Stated task ▸
Extract the complete listing and repeat it word for word.

Supplied information ▸
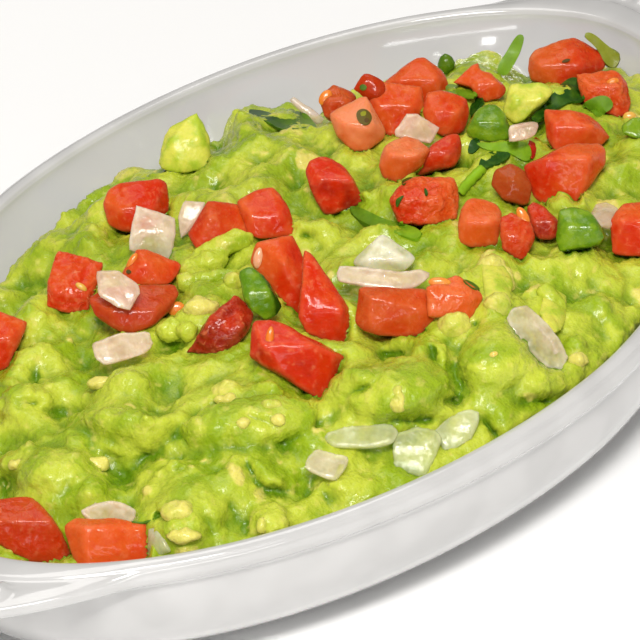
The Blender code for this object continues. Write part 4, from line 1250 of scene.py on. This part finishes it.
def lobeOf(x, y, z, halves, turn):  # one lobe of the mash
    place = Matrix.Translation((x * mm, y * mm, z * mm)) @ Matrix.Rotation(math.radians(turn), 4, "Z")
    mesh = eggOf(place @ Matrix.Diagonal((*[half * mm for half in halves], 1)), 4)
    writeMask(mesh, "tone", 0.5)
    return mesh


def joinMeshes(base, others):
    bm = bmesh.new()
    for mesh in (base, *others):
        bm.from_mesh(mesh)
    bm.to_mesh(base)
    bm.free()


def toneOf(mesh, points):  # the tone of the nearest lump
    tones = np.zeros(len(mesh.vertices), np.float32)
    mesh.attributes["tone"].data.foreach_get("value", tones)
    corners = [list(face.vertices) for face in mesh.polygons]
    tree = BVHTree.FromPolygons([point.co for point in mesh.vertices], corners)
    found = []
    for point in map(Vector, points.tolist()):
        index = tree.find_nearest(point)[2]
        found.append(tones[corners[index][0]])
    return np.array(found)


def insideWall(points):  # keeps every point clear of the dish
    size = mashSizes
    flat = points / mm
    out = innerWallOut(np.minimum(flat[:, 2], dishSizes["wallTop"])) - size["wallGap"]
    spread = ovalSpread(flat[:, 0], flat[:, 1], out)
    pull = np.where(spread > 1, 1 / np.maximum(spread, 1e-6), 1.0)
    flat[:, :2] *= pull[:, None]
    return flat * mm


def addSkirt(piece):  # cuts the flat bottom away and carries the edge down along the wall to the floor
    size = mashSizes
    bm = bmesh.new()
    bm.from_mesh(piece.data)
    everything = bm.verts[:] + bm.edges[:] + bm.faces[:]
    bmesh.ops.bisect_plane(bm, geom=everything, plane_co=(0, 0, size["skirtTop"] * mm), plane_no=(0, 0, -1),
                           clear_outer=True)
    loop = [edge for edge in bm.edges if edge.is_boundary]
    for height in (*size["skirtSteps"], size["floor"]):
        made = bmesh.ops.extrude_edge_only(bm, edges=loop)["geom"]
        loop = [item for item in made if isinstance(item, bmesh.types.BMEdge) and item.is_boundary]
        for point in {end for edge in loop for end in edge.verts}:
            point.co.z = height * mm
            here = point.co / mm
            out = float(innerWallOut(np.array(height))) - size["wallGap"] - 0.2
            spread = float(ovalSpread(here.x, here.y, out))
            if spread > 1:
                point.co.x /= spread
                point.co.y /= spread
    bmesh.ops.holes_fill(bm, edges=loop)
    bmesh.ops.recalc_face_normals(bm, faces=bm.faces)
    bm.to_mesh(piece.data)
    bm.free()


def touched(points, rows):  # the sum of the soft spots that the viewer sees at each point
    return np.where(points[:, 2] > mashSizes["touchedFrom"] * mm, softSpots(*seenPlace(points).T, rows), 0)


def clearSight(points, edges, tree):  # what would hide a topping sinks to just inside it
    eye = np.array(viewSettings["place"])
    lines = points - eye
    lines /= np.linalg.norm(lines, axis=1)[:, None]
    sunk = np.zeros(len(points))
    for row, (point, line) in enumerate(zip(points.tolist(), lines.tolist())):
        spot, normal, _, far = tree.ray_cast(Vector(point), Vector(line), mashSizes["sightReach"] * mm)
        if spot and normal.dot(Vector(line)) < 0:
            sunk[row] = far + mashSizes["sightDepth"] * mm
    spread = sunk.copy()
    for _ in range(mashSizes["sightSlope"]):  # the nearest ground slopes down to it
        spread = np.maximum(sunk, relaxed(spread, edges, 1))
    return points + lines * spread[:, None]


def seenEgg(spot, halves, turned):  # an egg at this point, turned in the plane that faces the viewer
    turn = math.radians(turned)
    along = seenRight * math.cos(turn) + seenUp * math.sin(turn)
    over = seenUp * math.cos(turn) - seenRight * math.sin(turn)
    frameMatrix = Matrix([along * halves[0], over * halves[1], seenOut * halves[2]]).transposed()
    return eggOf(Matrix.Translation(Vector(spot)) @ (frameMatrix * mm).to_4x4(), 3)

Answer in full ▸
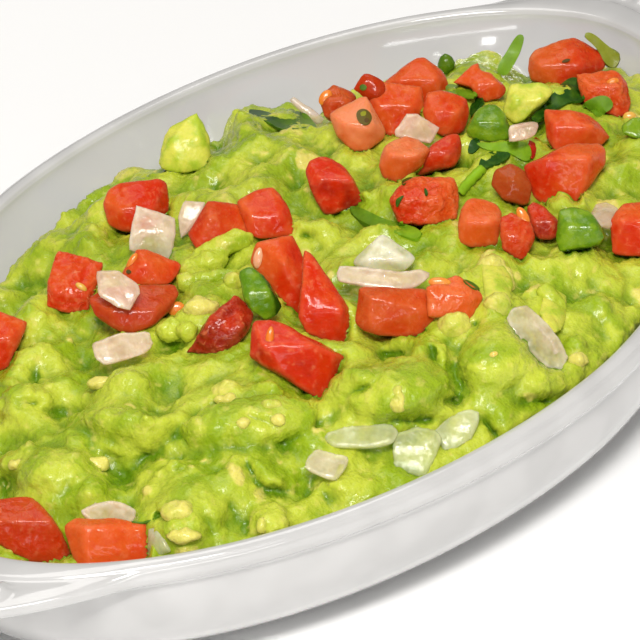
The Blender code for this object continues. Write part 4, from line 1250 of scene.py on. This part finishes it.
def lobeOf(x, y, z, halves, turn):  # one lobe of the mash
    place = Matrix.Translation((x * mm, y * mm, z * mm)) @ Matrix.Rotation(math.radians(turn), 4, "Z")
    mesh = eggOf(place @ Matrix.Diagonal((*[half * mm for half in halves], 1)), 4)
    writeMask(mesh, "tone", 0.5)
    return mesh


def joinMeshes(base, others):
    bm = bmesh.new()
    for mesh in (base, *others):
        bm.from_mesh(mesh)
    bm.to_mesh(base)
    bm.free()


def toneOf(mesh, points):  # the tone of the nearest lump
    tones = np.zeros(len(mesh.vertices), np.float32)
    mesh.attributes["tone"].data.foreach_get("value", tones)
    corners = [list(face.vertices) for face in mesh.polygons]
    tree = BVHTree.FromPolygons([point.co for point in mesh.vertices], corners)
    found = []
    for point in map(Vector, points.tolist()):
        index = tree.find_nearest(point)[2]
        found.append(tones[corners[index][0]])
    return np.array(found)


def insideWall(points):  # keeps every point clear of the dish
    size = mashSizes
    flat = points / mm
    out = innerWallOut(np.minimum(flat[:, 2], dishSizes["wallTop"])) - size["wallGap"]
    spread = ovalSpread(flat[:, 0], flat[:, 1], out)
    pull = np.where(spread > 1, 1 / np.maximum(spread, 1e-6), 1.0)
    flat[:, :2] *= pull[:, None]
    return flat * mm


def addSkirt(piece):  # cuts the flat bottom away and carries the edge down along the wall to the floor
    size = mashSizes
    bm = bmesh.new()
    bm.from_mesh(piece.data)
    everything = bm.verts[:] + bm.edges[:] + bm.faces[:]
    bmesh.ops.bisect_plane(bm, geom=everything, plane_co=(0, 0, size["skirtTop"] * mm), plane_no=(0, 0, -1),
                           clear_outer=True)
    loop = [edge for edge in bm.edges if edge.is_boundary]
    for height in (*size["skirtSteps"], size["floor"]):
        made = bmesh.ops.extrude_edge_only(bm, edges=loop)["geom"]
        loop = [item for item in made if isinstance(item, bmesh.types.BMEdge) and item.is_boundary]
        for point in {end for edge in loop for end in edge.verts}:
            point.co.z = height * mm
            here = point.co / mm
            out = float(innerWallOut(np.array(height))) - size["wallGap"] - 0.2
            spread = float(ovalSpread(here.x, here.y, out))
            if spread > 1:
                point.co.x /= spread
                point.co.y /= spread
    bmesh.ops.holes_fill(bm, edges=loop)
    bmesh.ops.recalc_face_normals(bm, faces=bm.faces)
    bm.to_mesh(piece.data)
    bm.free()


def touched(points, rows):  # the sum of the soft spots that the viewer sees at each point
    return np.where(points[:, 2] > mashSizes["touchedFrom"] * mm, softSpots(*seenPlace(points).T, rows), 0)


def clearSight(points, edges, tree):  # what would hide a topping sinks to just inside it
    eye = np.array(viewSettings["place"])
    lines = points - eye
    lines /= np.linalg.norm(lines, axis=1)[:, None]
    sunk = np.zeros(len(points))
    for row, (point, line) in enumerate(zip(points.tolist(), lines.tolist())):
        spot, normal, _, far = tree.ray_cast(Vector(point), Vector(line), mashSizes["sightReach"] * mm)
        if spot and normal.dot(Vector(line)) < 0:
            sunk[row] = far + mashSizes["sightDepth"] * mm
    spread = sunk.copy()
    for _ in range(mashSizes["sightSlope"]):  # the nearest ground slopes down to it
        spread = np.maximum(sunk, relaxed(spread, edges, 1))
    return points + lines * spread[:, None]


def seenEgg(spot, halves, turned):  # an egg at this point, turned in the plane that faces the viewer
    turn = math.radians(turned)
    along = seenRight * math.cos(turn) + seenUp * math.sin(turn)
    over = seenUp * math.cos(turn) - seenRight * math.sin(turn)
    frameMatrix = Matrix([along * halves[0], over * halves[1], seenOut * halves[2]]).transposed()
    return eggOf(Matrix.Translation(Vector(spot)) @ (frameMatrix * mm).to_4x4(), 3)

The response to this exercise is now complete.